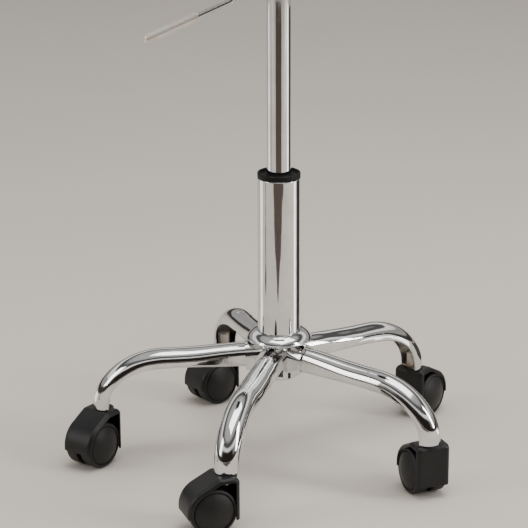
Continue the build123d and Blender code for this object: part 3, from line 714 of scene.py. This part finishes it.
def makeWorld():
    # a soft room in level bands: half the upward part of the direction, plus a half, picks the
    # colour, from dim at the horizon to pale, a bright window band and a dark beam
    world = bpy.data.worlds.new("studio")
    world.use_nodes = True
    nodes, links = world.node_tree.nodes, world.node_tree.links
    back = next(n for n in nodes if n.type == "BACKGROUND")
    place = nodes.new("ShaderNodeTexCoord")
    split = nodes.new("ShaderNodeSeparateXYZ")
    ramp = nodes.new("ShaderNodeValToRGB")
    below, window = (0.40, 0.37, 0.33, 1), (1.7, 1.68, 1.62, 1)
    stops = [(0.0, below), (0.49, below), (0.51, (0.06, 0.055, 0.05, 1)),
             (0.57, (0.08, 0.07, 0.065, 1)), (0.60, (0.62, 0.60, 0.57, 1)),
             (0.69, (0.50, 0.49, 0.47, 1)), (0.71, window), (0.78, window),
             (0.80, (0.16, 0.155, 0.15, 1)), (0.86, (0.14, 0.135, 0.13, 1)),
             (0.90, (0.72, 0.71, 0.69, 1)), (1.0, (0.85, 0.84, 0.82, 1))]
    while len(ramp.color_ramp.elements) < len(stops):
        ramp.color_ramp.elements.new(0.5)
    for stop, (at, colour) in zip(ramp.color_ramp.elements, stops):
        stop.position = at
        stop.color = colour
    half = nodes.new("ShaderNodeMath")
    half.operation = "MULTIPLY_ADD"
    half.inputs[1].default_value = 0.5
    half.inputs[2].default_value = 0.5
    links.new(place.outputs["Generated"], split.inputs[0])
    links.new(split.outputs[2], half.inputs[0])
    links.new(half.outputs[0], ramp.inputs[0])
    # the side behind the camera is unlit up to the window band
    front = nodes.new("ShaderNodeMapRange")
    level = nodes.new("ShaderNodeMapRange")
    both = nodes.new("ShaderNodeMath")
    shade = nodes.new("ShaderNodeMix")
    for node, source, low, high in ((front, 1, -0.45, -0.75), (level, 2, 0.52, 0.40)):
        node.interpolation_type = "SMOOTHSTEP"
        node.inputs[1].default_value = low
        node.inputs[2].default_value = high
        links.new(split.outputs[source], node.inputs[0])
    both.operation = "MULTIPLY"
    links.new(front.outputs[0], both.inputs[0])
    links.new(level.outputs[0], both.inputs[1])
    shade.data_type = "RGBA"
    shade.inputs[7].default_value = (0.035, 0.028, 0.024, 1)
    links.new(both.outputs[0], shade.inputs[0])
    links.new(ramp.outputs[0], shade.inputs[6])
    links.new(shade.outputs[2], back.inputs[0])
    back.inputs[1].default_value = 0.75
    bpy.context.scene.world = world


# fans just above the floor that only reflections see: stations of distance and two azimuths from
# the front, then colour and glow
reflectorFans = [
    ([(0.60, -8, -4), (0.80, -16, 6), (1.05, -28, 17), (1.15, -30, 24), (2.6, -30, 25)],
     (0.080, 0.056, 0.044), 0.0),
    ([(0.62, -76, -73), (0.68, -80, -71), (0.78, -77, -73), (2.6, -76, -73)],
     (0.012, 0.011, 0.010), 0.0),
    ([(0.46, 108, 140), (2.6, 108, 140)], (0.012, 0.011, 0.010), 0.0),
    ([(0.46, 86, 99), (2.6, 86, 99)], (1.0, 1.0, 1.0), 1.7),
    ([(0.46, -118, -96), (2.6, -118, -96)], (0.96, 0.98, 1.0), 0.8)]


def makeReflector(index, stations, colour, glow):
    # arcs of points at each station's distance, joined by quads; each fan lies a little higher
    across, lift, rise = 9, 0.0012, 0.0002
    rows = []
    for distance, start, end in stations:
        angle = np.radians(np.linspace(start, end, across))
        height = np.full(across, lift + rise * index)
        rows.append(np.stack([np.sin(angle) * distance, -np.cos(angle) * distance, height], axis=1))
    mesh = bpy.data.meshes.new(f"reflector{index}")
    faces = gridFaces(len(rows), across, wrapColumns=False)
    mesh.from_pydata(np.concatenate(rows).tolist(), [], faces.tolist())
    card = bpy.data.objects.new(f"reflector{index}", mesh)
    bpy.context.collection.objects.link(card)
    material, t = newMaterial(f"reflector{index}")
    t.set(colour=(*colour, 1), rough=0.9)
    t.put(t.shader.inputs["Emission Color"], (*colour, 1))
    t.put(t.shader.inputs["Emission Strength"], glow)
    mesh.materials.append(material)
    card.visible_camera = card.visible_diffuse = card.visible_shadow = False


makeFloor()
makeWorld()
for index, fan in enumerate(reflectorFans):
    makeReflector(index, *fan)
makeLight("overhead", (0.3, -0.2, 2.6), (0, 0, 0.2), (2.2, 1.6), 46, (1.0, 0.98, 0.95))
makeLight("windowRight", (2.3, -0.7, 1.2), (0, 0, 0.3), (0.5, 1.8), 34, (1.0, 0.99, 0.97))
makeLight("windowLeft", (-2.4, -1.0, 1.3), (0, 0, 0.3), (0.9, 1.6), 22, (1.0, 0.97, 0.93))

---

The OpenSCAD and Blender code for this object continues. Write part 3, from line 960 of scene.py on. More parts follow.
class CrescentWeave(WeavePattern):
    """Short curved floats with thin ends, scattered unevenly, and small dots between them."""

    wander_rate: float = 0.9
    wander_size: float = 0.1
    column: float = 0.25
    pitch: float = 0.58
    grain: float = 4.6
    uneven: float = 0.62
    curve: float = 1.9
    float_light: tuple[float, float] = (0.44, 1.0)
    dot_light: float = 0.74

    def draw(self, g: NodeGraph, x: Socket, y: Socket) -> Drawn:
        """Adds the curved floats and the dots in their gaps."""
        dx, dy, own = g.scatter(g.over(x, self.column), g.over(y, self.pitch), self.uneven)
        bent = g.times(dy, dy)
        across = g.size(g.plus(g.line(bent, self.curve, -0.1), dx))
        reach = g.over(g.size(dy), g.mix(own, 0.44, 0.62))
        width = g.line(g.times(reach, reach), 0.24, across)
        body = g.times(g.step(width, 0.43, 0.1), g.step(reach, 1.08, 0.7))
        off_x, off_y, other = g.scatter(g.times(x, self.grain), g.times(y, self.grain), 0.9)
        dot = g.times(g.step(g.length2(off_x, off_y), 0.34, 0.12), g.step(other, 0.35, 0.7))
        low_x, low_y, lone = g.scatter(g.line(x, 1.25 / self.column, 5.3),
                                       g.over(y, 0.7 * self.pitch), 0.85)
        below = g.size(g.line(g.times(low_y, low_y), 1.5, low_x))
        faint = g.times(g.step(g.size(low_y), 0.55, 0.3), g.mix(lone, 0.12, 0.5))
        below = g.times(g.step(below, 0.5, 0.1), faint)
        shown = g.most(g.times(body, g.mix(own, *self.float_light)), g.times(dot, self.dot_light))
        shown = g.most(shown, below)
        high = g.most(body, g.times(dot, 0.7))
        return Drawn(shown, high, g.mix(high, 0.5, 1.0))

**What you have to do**
Please print exactly, and only, the lines from the line with "The OpenSCAD and" to the line with "dot_light: float = 0.74", both included.

**Result**
The OpenSCAD and Blender code for this object continues. Write part 3, from line 960 of scene.py on. More parts follow.
class CrescentWeave(WeavePattern):
    """Short curved floats with thin ends, scattered unevenly, and small dots between them."""

    wander_rate: float = 0.9
    wander_size: float = 0.1
    column: float = 0.25
    pitch: float = 0.58
    grain: float = 4.6
    uneven: float = 0.62
    curve: float = 1.9
    float_light: tuple[float, float] = (0.44, 1.0)
    dot_light: float = 0.74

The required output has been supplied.